- The task -
Copy out all the records exactly.

- Input material -

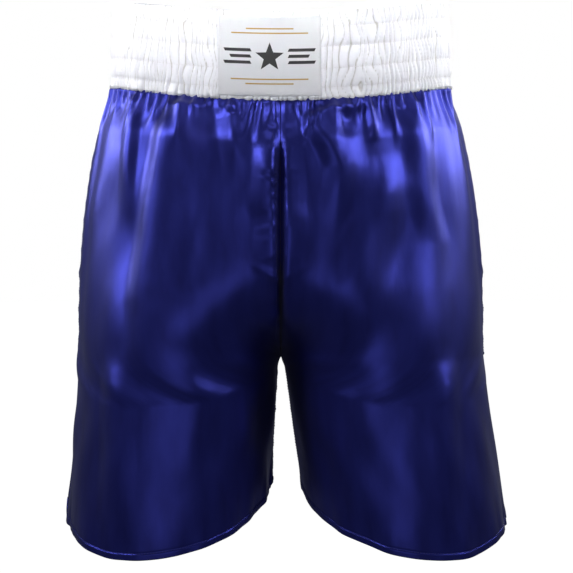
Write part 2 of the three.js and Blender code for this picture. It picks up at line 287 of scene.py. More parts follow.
foldForm = {"emerge": (85, 102), "emergesOver": 50, "fades": 0.62, "gatherEnds": (102, 152)}
backFolds = {"first": 12, "last": 15, "breadth": (8, 13), "tall": (5, 10), "ends": (190, 430), "drift": 0.12,
             "inward": -0.85, "spacing": (14, 21)}


def foldEnvelope(fold, drop):
    # how fully a fold stands at each drop: it rises, and fades over the last part of its length
    form = foldForm
    if "starts" in fold:
        a, b, begun = fold["starts"], fold["starts"] + form["emergesOver"], fold["starts"]
    else:
        a, b = form["emerge"]
        begun = b
    fading = form["fades"] * (fold["ends"] - begun)
    return smooth((drop / mm - a) / (b - a)) * (1 - smooth((drop / mm - (fold["ends"] - fading)) / fading))


def crestPlace(x, row, along):
    # how far along one row the crest at x lies, carried past the row's first point where it has to be
    if row[0] <= x:
        return np.interp(x, row, along)
    return along[0] - (row[0] - x)


def heightField(side, face, u, drop):
    # u and drop are grids [rows, cols]; the height stands out along the normal
    height = np.zeros_like(u)
    points = panelPoint(side, face, u, drop)
    along = lengthAlong(points)
    if face == "front":
        for fold in frontFolds:
            xs = through([(d * mm, x * mm) for d, x in fold["path"]], drop[:, 0])
            crests = [crestPlace(x * side, row, far) for x, row, far in zip(xs, points[..., 0] * side, along)]
            d = (along - np.array(crests)[:, None]) * side / mm
            flank = np.where(d < 0, 1 + d / fold["left"], 1 - d / fold["right"])
            height += fold["height"] * mm * smooth(flank) * foldEnvelope(fold, drop)
        return height, along, points
    form = backFolds
    r = np.random.default_rng(21 if side > 0 else 22)
    at, k = form["first"] * mm, 0
    total = along[:, -1].max()
    while at < total - form["last"] * mm:
        breadth = r.uniform(*form["breadth"])
        tall = r.uniform(*form["tall"]) * (1 if k % 2 == 0 else form["inward"])
        ends = r.uniform(*form["ends"])
        drift = r.uniform(-form["drift"], form["drift"])
        share = at / total + drift * smooth((drop[:, 0] - 0.1) / 0.3)
        d = (along - (share * along[:, -1])[:, None]) / (breadth * mm)
        height += tall * mm * np.exp(-d * d) * foldEnvelope({"ends": ends}, drop)
        at += r.uniform(*form["spacing"]) * mm
        k += 1
    return height, along, points


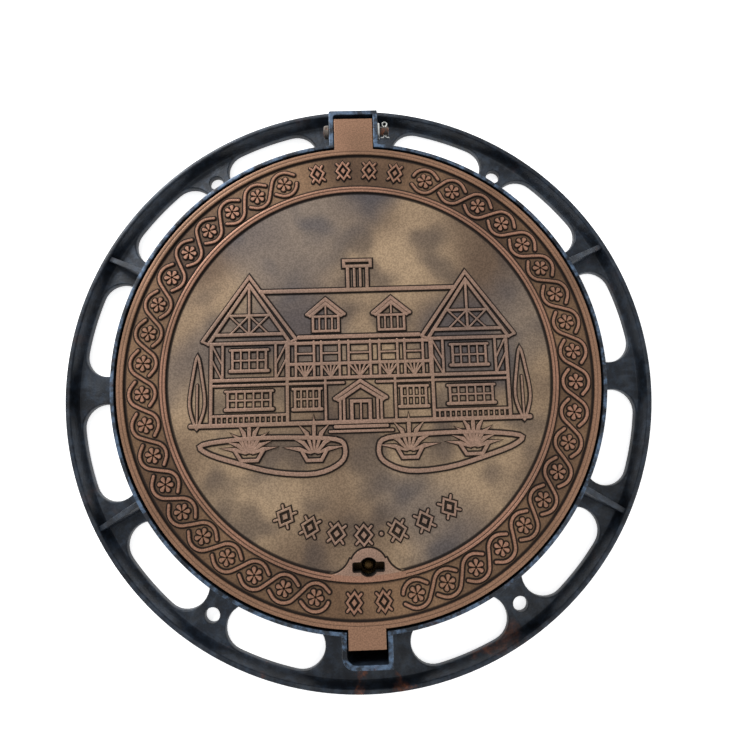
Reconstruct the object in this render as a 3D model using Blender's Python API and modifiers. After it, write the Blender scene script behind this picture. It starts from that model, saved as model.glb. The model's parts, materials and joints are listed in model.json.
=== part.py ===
"""Hinged cast-iron manhole cover in its round anchor frame, built piece by piece.

All sizes are in metres. +Z is up, +Y points at the hinge, and the origin is the centre of the
frame's underside. The cover turns on the hinge pin, and the lock turns in the cover.
"""

import math

import bmesh
import bpy
from mathutils import Matrix, Vector

# ---- overall sizes -------------------------------------------------------------------------
FRAME_RADIUS = 0.425
FRAME_HEIGHT = 0.100
COVER_RADIUS = 0.320
RIM_GAP = 0.003
RIM_WALL = 0.005
CLEAR_RADIUS = 0.300
TOUCH_GAP = 0.0003
TURN_STEPS = 72

# ---- frame ---------------------------------------------------------------------------------
FLANGE_THICKNESS = 0.012
LIP_HEIGHT = 0.028
LIP_WIDTH = 0.008
LIP_FOOT = 0.006
LEDGE_TOP = 0.060
LEDGE_UNDERSIDE = 0.046
THROAT_INNER = COVER_RADIUS + RIM_GAP
THROAT_OUTER = THROAT_INNER + RIM_WALL
GROOVE_INNER = 0.306
GROOVE_OUTER = 0.316
GROOVE_FLOOR = 0.055
SLOT_COUNT = 12
SLOT_PITCH = math.radians(28)
SLOT_FIRST = math.radians(20)
SLOT_INNER = 0.345
SLOT_OUTER = 0.4085
SLOT_SPAN = math.radians(21.7)
BOLT_HOLE_RADIUS = 0.0105
BOLT_CIRCLE = 0.3857
BOLT_ANGLES = (34.0, -34.0, 146.0, -146.0)
GUSSET_ANGLES = (62.0, -62.0, 118.0, -118.0)
GUSSET_THICKNESS = 0.008
GUSSET_TOP = 0.072

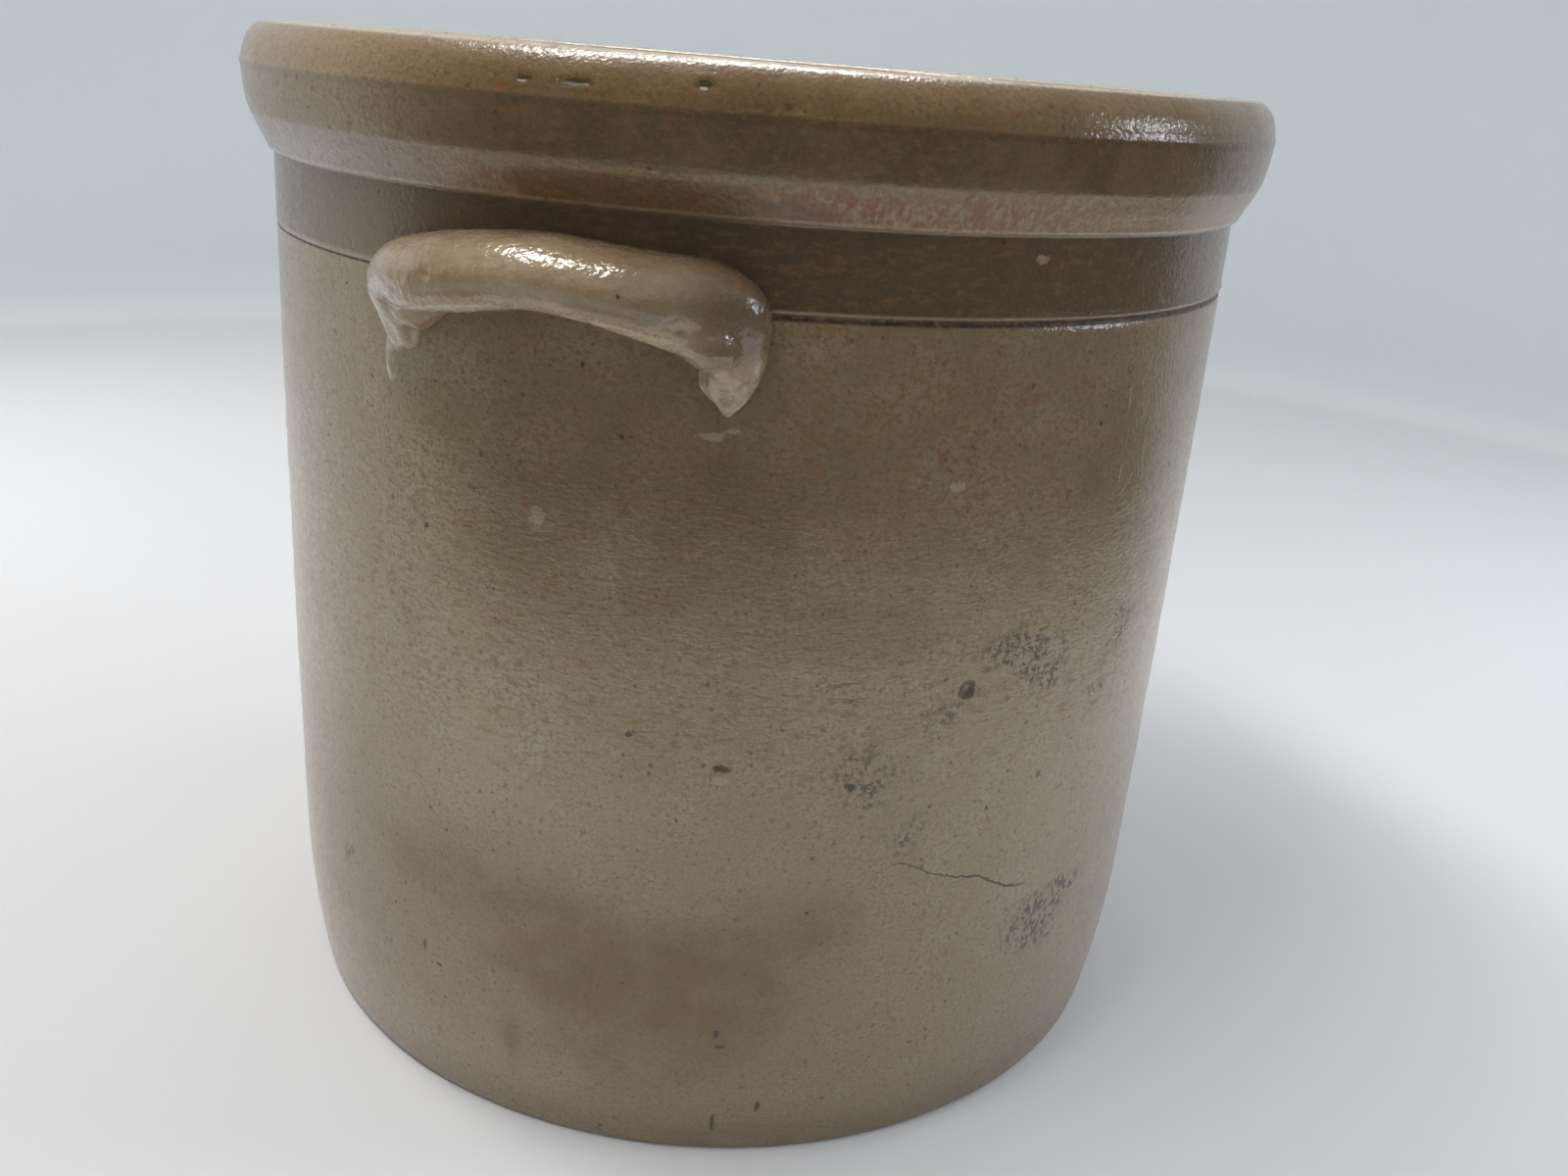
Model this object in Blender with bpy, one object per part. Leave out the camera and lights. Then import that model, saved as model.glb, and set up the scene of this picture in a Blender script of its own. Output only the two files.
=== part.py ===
"""Stoneware fermenting crock, about 20 litres, with its wooden follower and two half-moon weights.

The crock is thrown in one piece with a heavy rolled rim, and two lug handles are luted to its wall.
Inside lie the pieces that hold a ferment under its brine: a round follower of four boards, pegged to
two battens, and a pair of stoneware weights that rest on the battens.

Frame: metres, +Z up, origin at the centre of the crock's flat base. The handles are on the Y axis.
Turned shapes are profiles of (radius, height) points that are spun about Z.
"""
import math

import bmesh
import bpy

# Crock, thrown in one piece
HEIGHT = 0.318
BELLY_RADIUS = 0.1585
BELLY_HEIGHT = 0.165
BELLY_BEND = 0.094            # radius lost per square metre of distance from the belly's height
FOOT_HEIGHT = 0.048
FOOT_DRAW = 0.0055            # how far the foot draws in at the base
FOOT_POWER = 1.85
WALL = 0.0125
FLOOR = 0.014
FLOOR_FILLET = 0.010
TURNS = 64                    # facets round the crock

# Rolled rim
RIM_LOW = 0.2822              # height of the rim's lower edge
RIM_STEP = 0.0016             # how far that edge stands out of the wall
FACET_TOP = 0.2929
FACET_RADIUS = 0.1647
RIDGE_RADIUS = 0.1663
RIM_ROUND = 0.0075            # the rim's outer shoulder
LAND_INNER = 0.1495           # inner edge of the flat land on top
BORE_AT_RIM = 0.1455

# Tooled line round the wall, below the rim
LINE_HEIGHT = 0.2603
LINE_WIDTH = 0.0024
LINE_DEPTH = 0.0010

# Lug handles
LUG_SPAN = 0.0455             # half the arch, from its middle to the middle of a leg
LUG_RISE = 0.0225
LUG_SQUARENESS = 3.4          # 2 is an ellipse, more is a flatter arch with tighter shoulders
LUG_LEG_HEIGHT = 0.245        # height where the arch turns into its legs
LUG_LEG_LENGTH = 0.0115
LUG_LEG_SHARE = 0.84          # share of the sweep that the arch takes, before the legs
LUG_WIDTH = 0.0172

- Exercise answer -
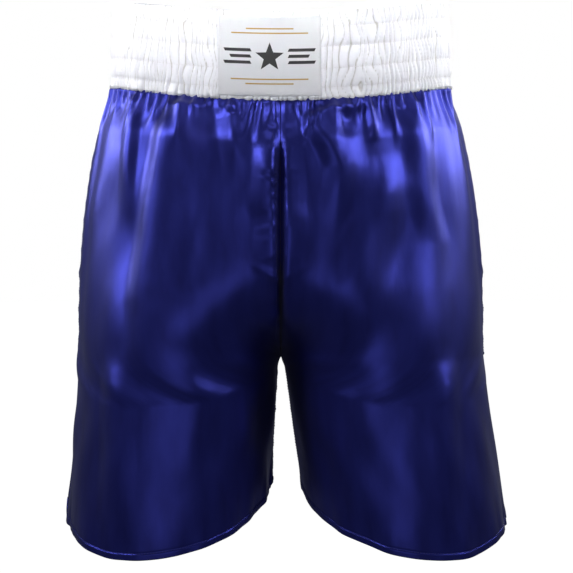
Write part 2 of the three.js and Blender code for this picture. It picks up at line 287 of scene.py. More parts follow.
foldForm = {"emerge": (85, 102), "emergesOver": 50, "fades": 0.62, "gatherEnds": (102, 152)}
backFolds = {"first": 12, "last": 15, "breadth": (8, 13), "tall": (5, 10), "ends": (190, 430), "drift": 0.12,
             "inward": -0.85, "spacing": (14, 21)}


def foldEnvelope(fold, drop):
    # how fully a fold stands at each drop: it rises, and fades over the last part of its length
    form = foldForm
    if "starts" in fold:
        a, b, begun = fold["starts"], fold["starts"] + form["emergesOver"], fold["starts"]
    else:
        a, b = form["emerge"]
        begun = b
    fading = form["fades"] * (fold["ends"] - begun)
    return smooth((drop / mm - a) / (b - a)) * (1 - smooth((drop / mm - (fold["ends"] - fading)) / fading))


def crestPlace(x, row, along):
    # how far along one row the crest at x lies, carried past the row's first point where it has to be
    if row[0] <= x:
        return np.interp(x, row, along)
    return along[0] - (row[0] - x)


def heightField(side, face, u, drop):
    # u and drop are grids [rows, cols]; the height stands out along the normal
    height = np.zeros_like(u)
    points = panelPoint(side, face, u, drop)
    along = lengthAlong(points)
    if face == "front":
        for fold in frontFolds:
            xs = through([(d * mm, x * mm) for d, x in fold["path"]], drop[:, 0])
            crests = [crestPlace(x * side, row, far) for x, row, far in zip(xs, points[..., 0] * side, along)]
            d = (along - np.array(crests)[:, None]) * side / mm
            flank = np.where(d < 0, 1 + d / fold["left"], 1 - d / fold["right"])
            height += fold["height"] * mm * smooth(flank) * foldEnvelope(fold, drop)
        return height, along, points
    form = backFolds
    r = np.random.default_rng(21 if side > 0 else 22)
    at, k = form["first"] * mm, 0
    total = along[:, -1].max()
    while at < total - form["last"] * mm:
        breadth = r.uniform(*form["breadth"])
        tall = r.uniform(*form["tall"]) * (1 if k % 2 == 0 else form["inward"])
        ends = r.uniform(*form["ends"])
        drift = r.uniform(-form["drift"], form["drift"])
        share = at / total + drift * smooth((drop[:, 0] - 0.1) / 0.3)
        d = (along - (share * along[:, -1])[:, None]) / (breadth * mm)
        height += tall * mm * np.exp(-d * d) * foldEnvelope({"ends": ends}, drop)
        at += r.uniform(*form["spacing"]) * mm
        k += 1
    return height, along, points


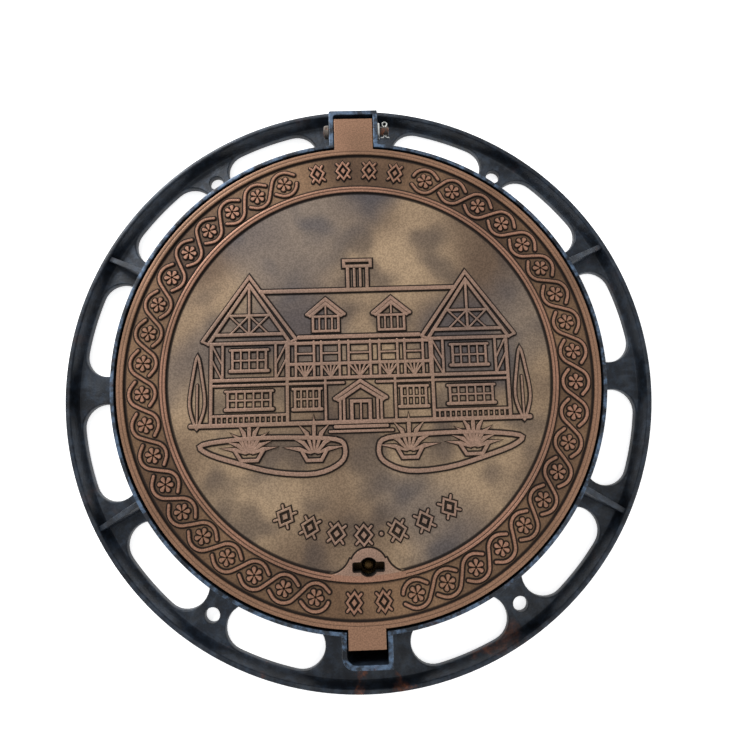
Reconstruct the object in this render as a 3D model using Blender's Python API and modifiers. After it, write the Blender scene script behind this picture. It starts from that model, saved as model.glb. The model's parts, materials and joints are listed in model.json.
=== part.py ===
"""Hinged cast-iron manhole cover in its round anchor frame, built piece by piece.

All sizes are in metres. +Z is up, +Y points at the hinge, and the origin is the centre of the
frame's underside. The cover turns on the hinge pin, and the lock turns in the cover.
"""

import math

import bmesh
import bpy
from mathutils import Matrix, Vector

# ---- overall sizes -------------------------------------------------------------------------
FRAME_RADIUS = 0.425
FRAME_HEIGHT = 0.100
COVER_RADIUS = 0.320
RIM_GAP = 0.003
RIM_WALL = 0.005
CLEAR_RADIUS = 0.300
TOUCH_GAP = 0.0003
TURN_STEPS = 72

# ---- frame ---------------------------------------------------------------------------------
FLANGE_THICKNESS = 0.012
LIP_HEIGHT = 0.028
LIP_WIDTH = 0.008
LIP_FOOT = 0.006
LEDGE_TOP = 0.060
LEDGE_UNDERSIDE = 0.046
THROAT_INNER = COVER_RADIUS + RIM_GAP
THROAT_OUTER = THROAT_INNER + RIM_WALL
GROOVE_INNER = 0.306
GROOVE_OUTER = 0.316
GROOVE_FLOOR = 0.055
SLOT_COUNT = 12
SLOT_PITCH = math.radians(28)
SLOT_FIRST = math.radians(20)
SLOT_INNER = 0.345
SLOT_OUTER = 0.4085
SLOT_SPAN = math.radians(21.7)
BOLT_HOLE_RADIUS = 0.0105
BOLT_CIRCLE = 0.3857
BOLT_ANGLES = (34.0, -34.0, 146.0, -146.0)
GUSSET_ANGLES = (62.0, -62.0, 118.0, -118.0)
GUSSET_THICKNESS = 0.008
GUSSET_TOP = 0.072

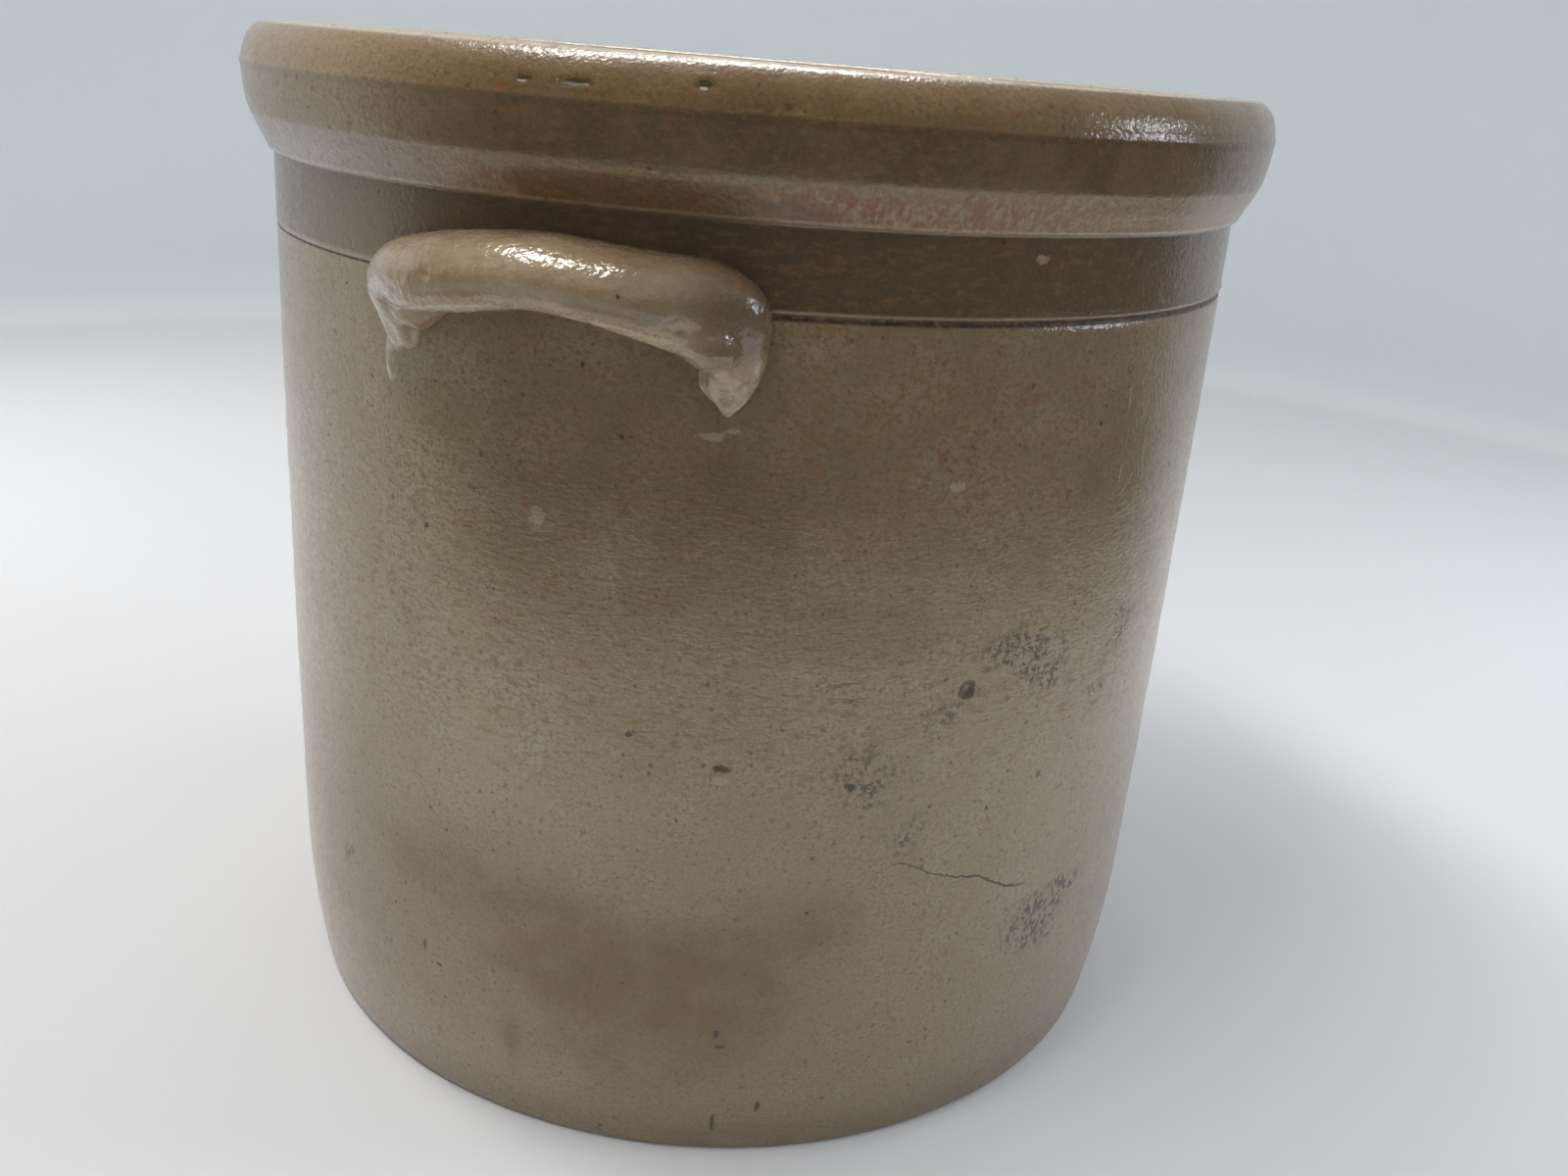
Model this object in Blender with bpy, one object per part. Leave out the camera and lights. Then import that model, saved as model.glb, and set up the scene of this picture in a Blender script of its own. Output only the two files.
=== part.py ===
"""Stoneware fermenting crock, about 20 litres, with its wooden follower and two half-moon weights.

The crock is thrown in one piece with a heavy rolled rim, and two lug handles are luted to its wall.
Inside lie the pieces that hold a ferment under its brine: a round follower of four boards, pegged to
two battens, and a pair of stoneware weights that rest on the battens.

Frame: metres, +Z up, origin at the centre of the crock's flat base. The handles are on the Y axis.
Turned shapes are profiles of (radius, height) points that are spun about Z.
"""
import math

import bmesh
import bpy

# Crock, thrown in one piece
HEIGHT = 0.318
BELLY_RADIUS = 0.1585
BELLY_HEIGHT = 0.165
BELLY_BEND = 0.094            # radius lost per square metre of distance from the belly's height
FOOT_HEIGHT = 0.048
FOOT_DRAW = 0.0055            # how far the foot draws in at the base
FOOT_POWER = 1.85
WALL = 0.0125
FLOOR = 0.014
FLOOR_FILLET = 0.010
TURNS = 64                    # facets round the crock

# Rolled rim
RIM_LOW = 0.2822              # height of the rim's lower edge
RIM_STEP = 0.0016             # how far that edge stands out of the wall
FACET_TOP = 0.2929
FACET_RADIUS = 0.1647
RIDGE_RADIUS = 0.1663
RIM_ROUND = 0.0075            # the rim's outer shoulder
LAND_INNER = 0.1495           # inner edge of the flat land on top
BORE_AT_RIM = 0.1455

# Tooled line round the wall, below the rim
LINE_HEIGHT = 0.2603
LINE_WIDTH = 0.0024
LINE_DEPTH = 0.0010

# Lug handles
LUG_SPAN = 0.0455             # half the arch, from its middle to the middle of a leg
LUG_RISE = 0.0225
LUG_SQUARENESS = 3.4          # 2 is an ellipse, more is a flatter arch with tighter shoulders
LUG_LEG_HEIGHT = 0.245        # height where the arch turns into its legs
LUG_LEG_LENGTH = 0.0115
LUG_LEG_SHARE = 0.84          # share of the sweep that the arch takes, before the legs
LUG_WIDTH = 0.0172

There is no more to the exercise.